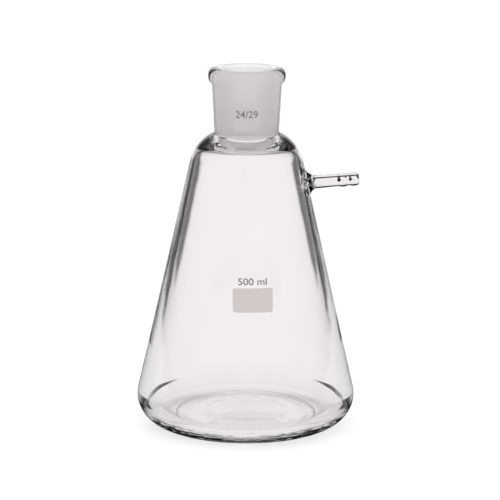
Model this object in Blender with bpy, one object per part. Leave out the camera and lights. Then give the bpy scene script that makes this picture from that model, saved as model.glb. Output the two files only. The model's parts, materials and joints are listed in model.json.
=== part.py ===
"""Conical filter flask, 500 ml, with a 24/29 ground socket and a side arm for vacuum hose.

Metres, +Z up. The origin is the centre of the foot ring, on the surface that the flask stands on.
The pieces are those that a glassblower joins: body, socket, side arm and enamel patch. Where two
are fused together on the real flask, their solids stop SEAM_GAP apart.
"""

import math

import bmesh
import bpy
from mathutils import Vector

SEAM_GAP = 0.0003

# Body, outside
HEIGHT = 0.1725  # foot to the top of the mouth
BASE_RADIUS = 0.0525
HEEL_RADIUS = 0.0138
SHOULDER_RADIUS = 0.020
SHOULDER_OFFSET = 0.0076  # from the axis to the centre of the shoulder's curve
NECK_FILLET_RADIUS = 0.0015
NECK_LENGTH = 0.0011  # straight part of the neck, under the socket

# Body, glass thickness
WALL = 0.0022  # where the inside leaves the shoulder
HEEL_WALL = 0.0055
BASE_THICKNESS = 0.0052
INNER_SHOULDER_RADIUS = 0.0105
INNER_HEEL_RADIUS = 0.0045
THROAT_DEPTH = 0.0075  # from the socket's lower end to the ceiling inside the shoulder
THROAT_LIP_RADIUS = 0.0012  # rounding where the bore opens into the body
FLOOR_DOME = 0.0016  # how far the middle of the floor inside rises
FOOT_WIDTH = 0.0045  # flat ring that the flask stands on
FOOT_STEP = 0.0004  # from the foot ring up to the rest of the underside
PUSH_UP = 0.0004  # how much higher the middle of the underside lies
PUSH_UP_RADIUS = 0.0190
PUSH_UP_EDGE = 0.0040  # width of the slope round the push-up

# Ground socket 24/29: a 24 mm bore at the mouth, and 29 mm of ground taper at 1 in 10
JOINT_BORE = 0.024
JOINT_LENGTH = 0.029
JOINT_TAPER = 0.1
SOCKET_WALL_TOP = 0.0047
SOCKET_WALL_END = 0.0050
BEAD_PROUD = 0.0018  # how far the mouth's bead stands out from the tube
BEAD_HEIGHT = 0.0074
BEAD_CROWN_HEIGHT = 0.0034  # from the bead's widest point up to the top
CROWN_SETBACK = 0.0030  # from the bore's wall to the middle of the flat ring on top of the mouth
CROWN_WIDTH = 0.0012
MOUTH_ROUNDING = 0.0012  # how far the rounded mouth reaches down into the bore

# Side arm
ARM_DROP = 0.0260  # from the socket's lower end to where the arm's axis meets the wall
ARM_RISE = math.radians(4.5)
ARM_REACH = 0.0244  # from the outside of the wall to the arm's tip
ARM_ROOT_RADIUS = 0.00325
ARM_NECK_RADIUS = 0.00295
ARM_BARB_RADIUS = 0.0034
ARM_TIP_RADIUS = 0.0033
ARM_BORE_RADIUS = 0.0016
ARM_END_WIDTH = 0.0006  # flat ring round the bore's outer end
BARB_START = 0.0106  # the next four are measured back from the tip
BARB_CREST = 0.0081
TIP_NECK = 0.0050
TIP_CREST = 0.0030
FLARE_HEIGHT = 0.0040  # how far the weld spreads over the wall
FLARE_LENGTH = 0.0042  # how far the weld reaches out along the tube
FLARE_SKIRT = 0.0030  # the flare before it is trimmed, past the point where the axis meets the wall
BORE_OVERRUN = 0.004

# Enamel write-on patch, on the front of the wall
PATCH_WIDTH = 0.0189
PATCH_HEIGHT = 0.0112
PATCH_CORNER = 0.0012
PATCH_THICKNESS = 0.0002
PATCH_CENTRE_HEIGHT = 0.0690
PATCH_TURN = math.radians(4.6)  # from straight ahead, towards the side arm

# Facets
BODY_STEPS = 48
ARM_STEPS = 24
ARC_STEPS = 6
EASE_STEPS = 4
PATCH_COLUMNS = 8

# Sizes that follow from the ones above
SOCKET_BOTTOM = HEIGHT - JOINT_LENGTH
NECK_BOTTOM = SOCKET_BOTTOM - NECK_LENGTH
ARM_HEIGHT = SOCKET_BOTTOM - ARM_DROP
JOINT_END_RADIUS = (JOINT_BORE - JOINT_TAPER * JOINT_LENGTH) / 2
SOCKET_END_RADIUS = JOINT_END_RADIUS + SOCKET_WALL_END
SOCKET_TOP_RADIUS = JOINT_BORE / 2 + SOCKET_WALL_TOP
FOOT_RADIUS = BASE_RADIUS - HEEL_RADIUS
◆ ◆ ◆
EXERCISE REQUIREMENTS: Output the listing above word for word.

RESULT OF THIS EXERCISE:
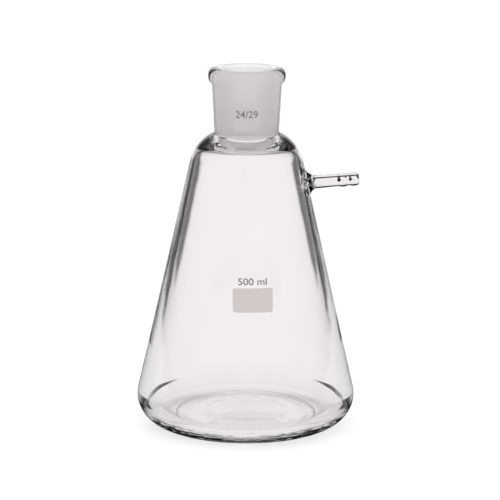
Model this object in Blender with bpy, one object per part. Leave out the camera and lights. Then give the bpy scene script that makes this picture from that model, saved as model.glb. Output the two files only. The model's parts, materials and joints are listed in model.json.
=== part.py ===
"""Conical filter flask, 500 ml, with a 24/29 ground socket and a side arm for vacuum hose.

Metres, +Z up. The origin is the centre of the foot ring, on the surface that the flask stands on.
The pieces are those that a glassblower joins: body, socket, side arm and enamel patch. Where two
are fused together on the real flask, their solids stop SEAM_GAP apart.
"""

import math

import bmesh
import bpy
from mathutils import Vector

SEAM_GAP = 0.0003

# Body, outside
HEIGHT = 0.1725  # foot to the top of the mouth
BASE_RADIUS = 0.0525
HEEL_RADIUS = 0.0138
SHOULDER_RADIUS = 0.020
SHOULDER_OFFSET = 0.0076  # from the axis to the centre of the shoulder's curve
NECK_FILLET_RADIUS = 0.0015
NECK_LENGTH = 0.0011  # straight part of the neck, under the socket

# Body, glass thickness
WALL = 0.0022  # where the inside leaves the shoulder
HEEL_WALL = 0.0055
BASE_THICKNESS = 0.0052
INNER_SHOULDER_RADIUS = 0.0105
INNER_HEEL_RADIUS = 0.0045
THROAT_DEPTH = 0.0075  # from the socket's lower end to the ceiling inside the shoulder
THROAT_LIP_RADIUS = 0.0012  # rounding where the bore opens into the body
FLOOR_DOME = 0.0016  # how far the middle of the floor inside rises
FOOT_WIDTH = 0.0045  # flat ring that the flask stands on
FOOT_STEP = 0.0004  # from the foot ring up to the rest of the underside
PUSH_UP = 0.0004  # how much higher the middle of the underside lies
PUSH_UP_RADIUS = 0.0190
PUSH_UP_EDGE = 0.0040  # width of the slope round the push-up

# Ground socket 24/29: a 24 mm bore at the mouth, and 29 mm of ground taper at 1 in 10
JOINT_BORE = 0.024
JOINT_LENGTH = 0.029
JOINT_TAPER = 0.1
SOCKET_WALL_TOP = 0.0047
SOCKET_WALL_END = 0.0050
BEAD_PROUD = 0.0018  # how far the mouth's bead stands out from the tube
BEAD_HEIGHT = 0.0074
BEAD_CROWN_HEIGHT = 0.0034  # from the bead's widest point up to the top
CROWN_SETBACK = 0.0030  # from the bore's wall to the middle of the flat ring on top of the mouth
CROWN_WIDTH = 0.0012
MOUTH_ROUNDING = 0.0012  # how far the rounded mouth reaches down into the bore

# Side arm
ARM_DROP = 0.0260  # from the socket's lower end to where the arm's axis meets the wall
ARM_RISE = math.radians(4.5)
ARM_REACH = 0.0244  # from the outside of the wall to the arm's tip
ARM_ROOT_RADIUS = 0.00325
ARM_NECK_RADIUS = 0.00295
ARM_BARB_RADIUS = 0.0034
ARM_TIP_RADIUS = 0.0033
ARM_BORE_RADIUS = 0.0016
ARM_END_WIDTH = 0.0006  # flat ring round the bore's outer end
BARB_START = 0.0106  # the next four are measured back from the tip
BARB_CREST = 0.0081
TIP_NECK = 0.0050
TIP_CREST = 0.0030
FLARE_HEIGHT = 0.0040  # how far the weld spreads over the wall
FLARE_LENGTH = 0.0042  # how far the weld reaches out along the tube
FLARE_SKIRT = 0.0030  # the flare before it is trimmed, past the point where the axis meets the wall
BORE_OVERRUN = 0.004

# Enamel write-on patch, on the front of the wall
PATCH_WIDTH = 0.0189
PATCH_HEIGHT = 0.0112
PATCH_CORNER = 0.0012
PATCH_THICKNESS = 0.0002
PATCH_CENTRE_HEIGHT = 0.0690
PATCH_TURN = math.radians(4.6)  # from straight ahead, towards the side arm

# Facets
BODY_STEPS = 48
ARM_STEPS = 24
ARC_STEPS = 6
EASE_STEPS = 4
PATCH_COLUMNS = 8

# Sizes that follow from the ones above
SOCKET_BOTTOM = HEIGHT - JOINT_LENGTH
NECK_BOTTOM = SOCKET_BOTTOM - NECK_LENGTH
ARM_HEIGHT = SOCKET_BOTTOM - ARM_DROP
JOINT_END_RADIUS = (JOINT_BORE - JOINT_TAPER * JOINT_LENGTH) / 2
SOCKET_END_RADIUS = JOINT_END_RADIUS + SOCKET_WALL_END
SOCKET_TOP_RADIUS = JOINT_BORE / 2 + SOCKET_WALL_TOP
FOOT_RADIUS = BASE_RADIUS - HEEL_RADIUS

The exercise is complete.